→ DATA:
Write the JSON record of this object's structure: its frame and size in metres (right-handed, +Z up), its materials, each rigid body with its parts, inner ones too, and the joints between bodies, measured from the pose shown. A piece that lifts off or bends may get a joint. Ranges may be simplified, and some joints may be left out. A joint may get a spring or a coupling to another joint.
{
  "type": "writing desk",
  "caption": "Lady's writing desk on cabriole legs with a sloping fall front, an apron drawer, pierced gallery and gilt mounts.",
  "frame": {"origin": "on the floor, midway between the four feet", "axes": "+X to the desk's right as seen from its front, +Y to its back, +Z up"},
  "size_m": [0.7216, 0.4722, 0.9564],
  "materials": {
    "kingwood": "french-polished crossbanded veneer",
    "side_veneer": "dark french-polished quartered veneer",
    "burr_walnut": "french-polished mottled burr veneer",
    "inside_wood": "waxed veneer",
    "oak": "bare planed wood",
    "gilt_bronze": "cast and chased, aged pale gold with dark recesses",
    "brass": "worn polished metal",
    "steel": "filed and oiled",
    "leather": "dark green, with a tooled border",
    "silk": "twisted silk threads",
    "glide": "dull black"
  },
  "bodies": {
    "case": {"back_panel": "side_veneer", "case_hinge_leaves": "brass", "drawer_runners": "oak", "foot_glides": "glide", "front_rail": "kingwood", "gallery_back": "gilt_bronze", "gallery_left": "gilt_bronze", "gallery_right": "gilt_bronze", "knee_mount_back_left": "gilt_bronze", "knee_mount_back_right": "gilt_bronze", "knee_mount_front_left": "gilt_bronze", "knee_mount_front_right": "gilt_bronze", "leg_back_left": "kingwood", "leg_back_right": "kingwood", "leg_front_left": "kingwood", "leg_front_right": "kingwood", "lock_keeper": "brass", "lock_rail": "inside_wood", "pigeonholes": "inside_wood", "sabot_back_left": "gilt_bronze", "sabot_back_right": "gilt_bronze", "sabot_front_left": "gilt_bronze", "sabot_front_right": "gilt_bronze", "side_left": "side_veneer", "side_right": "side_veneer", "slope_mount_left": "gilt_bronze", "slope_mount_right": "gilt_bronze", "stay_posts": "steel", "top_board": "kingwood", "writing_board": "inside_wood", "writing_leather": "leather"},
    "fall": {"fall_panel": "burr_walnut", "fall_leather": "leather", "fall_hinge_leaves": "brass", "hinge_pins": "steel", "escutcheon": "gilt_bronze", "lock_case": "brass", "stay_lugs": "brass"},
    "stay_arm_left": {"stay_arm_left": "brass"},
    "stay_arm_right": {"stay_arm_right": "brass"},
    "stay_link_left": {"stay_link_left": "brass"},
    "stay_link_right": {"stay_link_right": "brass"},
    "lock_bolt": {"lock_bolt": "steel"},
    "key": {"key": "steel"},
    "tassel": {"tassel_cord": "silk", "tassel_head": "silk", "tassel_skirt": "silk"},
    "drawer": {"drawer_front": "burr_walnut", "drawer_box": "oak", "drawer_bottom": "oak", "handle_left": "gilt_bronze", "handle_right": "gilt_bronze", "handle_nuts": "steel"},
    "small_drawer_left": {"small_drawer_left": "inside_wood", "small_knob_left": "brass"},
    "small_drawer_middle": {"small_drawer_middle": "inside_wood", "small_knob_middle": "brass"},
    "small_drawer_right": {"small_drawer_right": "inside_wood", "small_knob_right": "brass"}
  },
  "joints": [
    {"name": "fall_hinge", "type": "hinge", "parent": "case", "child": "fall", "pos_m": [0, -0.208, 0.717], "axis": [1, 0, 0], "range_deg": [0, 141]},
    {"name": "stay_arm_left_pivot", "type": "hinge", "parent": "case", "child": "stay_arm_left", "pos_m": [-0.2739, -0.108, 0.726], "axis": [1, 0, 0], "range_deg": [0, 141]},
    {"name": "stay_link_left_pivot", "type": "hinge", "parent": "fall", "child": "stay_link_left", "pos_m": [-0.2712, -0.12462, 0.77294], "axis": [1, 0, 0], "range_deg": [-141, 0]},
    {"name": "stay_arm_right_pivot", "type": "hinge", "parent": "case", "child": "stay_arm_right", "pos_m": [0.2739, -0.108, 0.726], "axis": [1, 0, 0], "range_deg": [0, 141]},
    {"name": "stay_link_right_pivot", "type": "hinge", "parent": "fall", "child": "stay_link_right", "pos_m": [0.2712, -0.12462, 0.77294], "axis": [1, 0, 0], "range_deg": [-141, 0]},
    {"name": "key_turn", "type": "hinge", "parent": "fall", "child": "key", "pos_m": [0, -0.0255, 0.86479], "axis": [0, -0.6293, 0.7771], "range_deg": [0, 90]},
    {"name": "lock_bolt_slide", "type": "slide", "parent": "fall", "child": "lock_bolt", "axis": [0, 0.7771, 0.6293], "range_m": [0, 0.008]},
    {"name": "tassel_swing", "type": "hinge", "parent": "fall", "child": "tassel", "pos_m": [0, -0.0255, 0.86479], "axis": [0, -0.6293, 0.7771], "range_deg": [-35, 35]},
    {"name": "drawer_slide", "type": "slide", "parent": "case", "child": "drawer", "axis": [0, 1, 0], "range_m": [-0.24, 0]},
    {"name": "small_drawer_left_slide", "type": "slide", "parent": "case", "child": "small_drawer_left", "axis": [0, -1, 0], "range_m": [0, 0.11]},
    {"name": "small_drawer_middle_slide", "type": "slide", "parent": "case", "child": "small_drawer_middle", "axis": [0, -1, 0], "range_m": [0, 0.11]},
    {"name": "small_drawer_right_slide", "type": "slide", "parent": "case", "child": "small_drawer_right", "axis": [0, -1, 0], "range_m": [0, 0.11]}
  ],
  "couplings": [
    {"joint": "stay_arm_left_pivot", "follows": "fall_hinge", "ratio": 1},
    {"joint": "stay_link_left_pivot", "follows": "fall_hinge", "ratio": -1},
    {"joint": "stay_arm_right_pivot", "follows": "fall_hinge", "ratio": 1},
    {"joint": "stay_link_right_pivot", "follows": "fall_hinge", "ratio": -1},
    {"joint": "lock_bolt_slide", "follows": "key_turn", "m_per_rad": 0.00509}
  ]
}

* * *

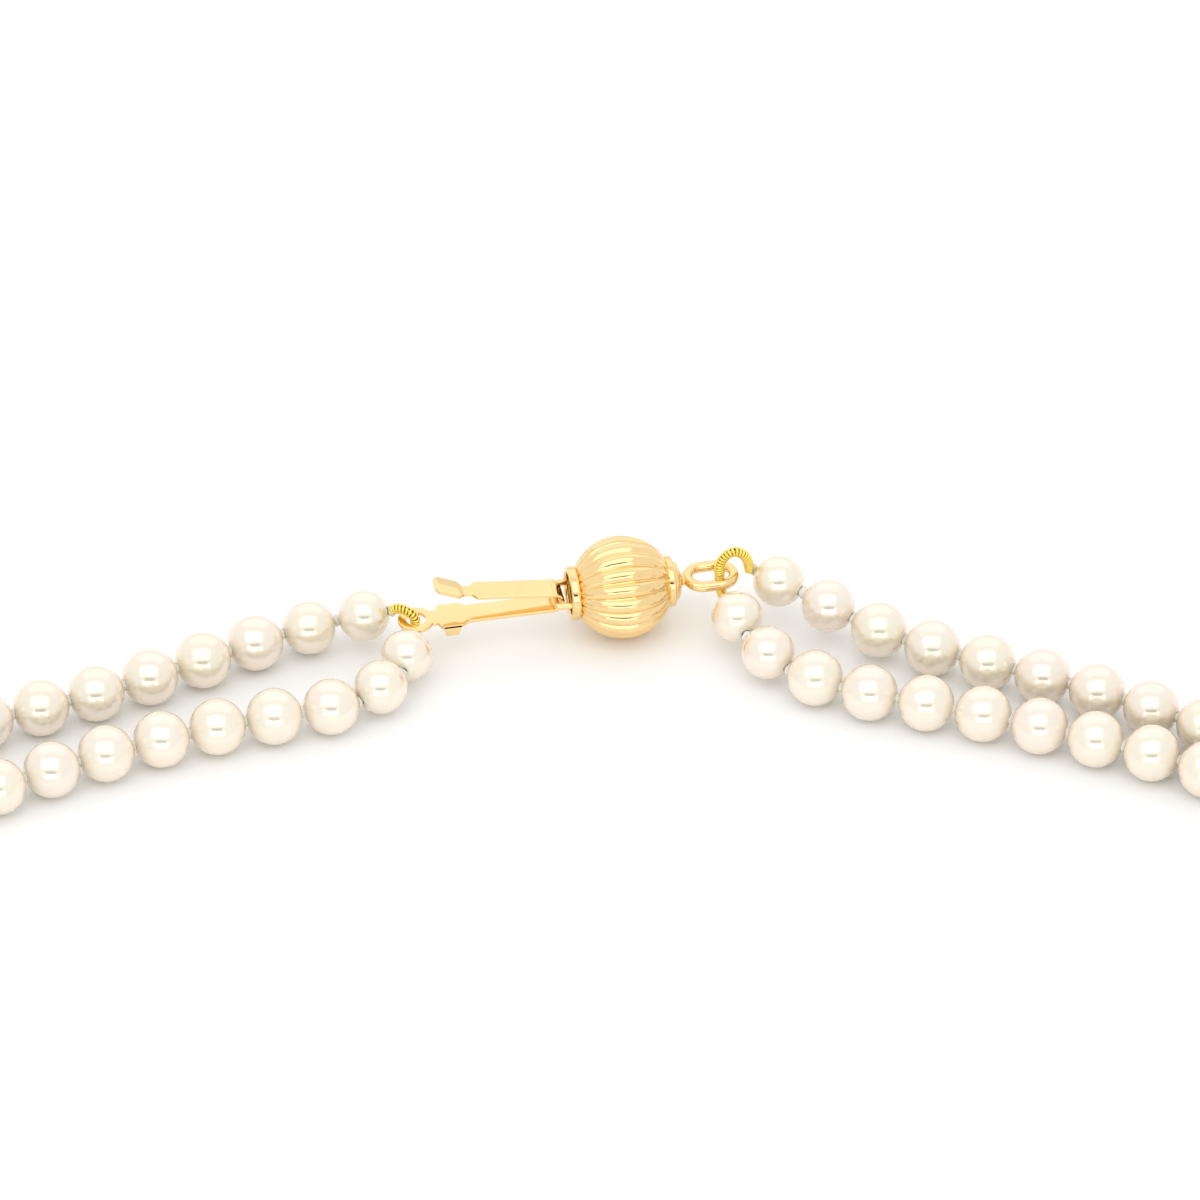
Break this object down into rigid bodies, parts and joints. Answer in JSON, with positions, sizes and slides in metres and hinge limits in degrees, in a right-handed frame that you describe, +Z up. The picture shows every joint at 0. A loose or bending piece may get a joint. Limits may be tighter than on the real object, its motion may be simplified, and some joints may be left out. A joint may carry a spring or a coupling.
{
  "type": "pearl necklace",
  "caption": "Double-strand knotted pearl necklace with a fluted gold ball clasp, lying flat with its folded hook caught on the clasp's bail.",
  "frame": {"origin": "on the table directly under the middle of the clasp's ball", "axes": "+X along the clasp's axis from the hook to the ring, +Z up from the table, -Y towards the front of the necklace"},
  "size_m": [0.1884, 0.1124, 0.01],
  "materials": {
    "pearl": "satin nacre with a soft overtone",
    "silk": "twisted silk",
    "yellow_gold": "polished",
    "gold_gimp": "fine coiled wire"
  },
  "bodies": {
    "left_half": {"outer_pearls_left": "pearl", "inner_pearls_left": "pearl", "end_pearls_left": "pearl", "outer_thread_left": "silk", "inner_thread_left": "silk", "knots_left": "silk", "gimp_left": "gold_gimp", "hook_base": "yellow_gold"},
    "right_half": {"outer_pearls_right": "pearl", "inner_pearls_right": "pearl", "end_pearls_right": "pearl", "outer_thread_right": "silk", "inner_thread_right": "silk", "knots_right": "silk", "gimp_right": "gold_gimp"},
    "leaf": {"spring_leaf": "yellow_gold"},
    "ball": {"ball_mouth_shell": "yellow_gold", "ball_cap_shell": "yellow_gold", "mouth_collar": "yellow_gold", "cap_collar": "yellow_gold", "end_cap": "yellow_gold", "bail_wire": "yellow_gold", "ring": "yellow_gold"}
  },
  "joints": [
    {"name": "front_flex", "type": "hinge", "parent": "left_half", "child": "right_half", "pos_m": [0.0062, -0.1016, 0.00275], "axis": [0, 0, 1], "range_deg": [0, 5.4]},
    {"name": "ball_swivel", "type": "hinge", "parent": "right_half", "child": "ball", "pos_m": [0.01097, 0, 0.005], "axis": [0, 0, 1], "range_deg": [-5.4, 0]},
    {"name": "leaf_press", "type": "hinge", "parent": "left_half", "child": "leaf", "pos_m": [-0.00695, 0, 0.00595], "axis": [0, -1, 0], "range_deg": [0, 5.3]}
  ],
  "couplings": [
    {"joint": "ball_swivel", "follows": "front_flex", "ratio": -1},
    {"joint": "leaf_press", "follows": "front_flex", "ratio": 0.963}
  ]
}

→ EXERCISE AIM: Copy out every line with the word "handed".

→ EXERCISE ANSWER:
Write the JSON record of this object's structure: its frame and size in metres (right-handed, +Z up), its materials, each rigid body with its parts, inner ones too, and the joints between bodies, measured from the pose shown. A piece that lifts off or bends may get a joint. Ranges may be simplified, and some joints may be left out. A joint may get a spring or a coupling to another joint.
Break this object down into rigid bodies, parts and joints. Answer in JSON, with positions, sizes and slides in metres and hinge limits in degrees, in a right-handed frame that you describe, +Z up. The picture shows every joint at 0. A loose or bending piece may get a joint. Limits may be tighter than on the real object, its motion may be simplified, and some joints may be left out. A joint may carry a spring or a coupling.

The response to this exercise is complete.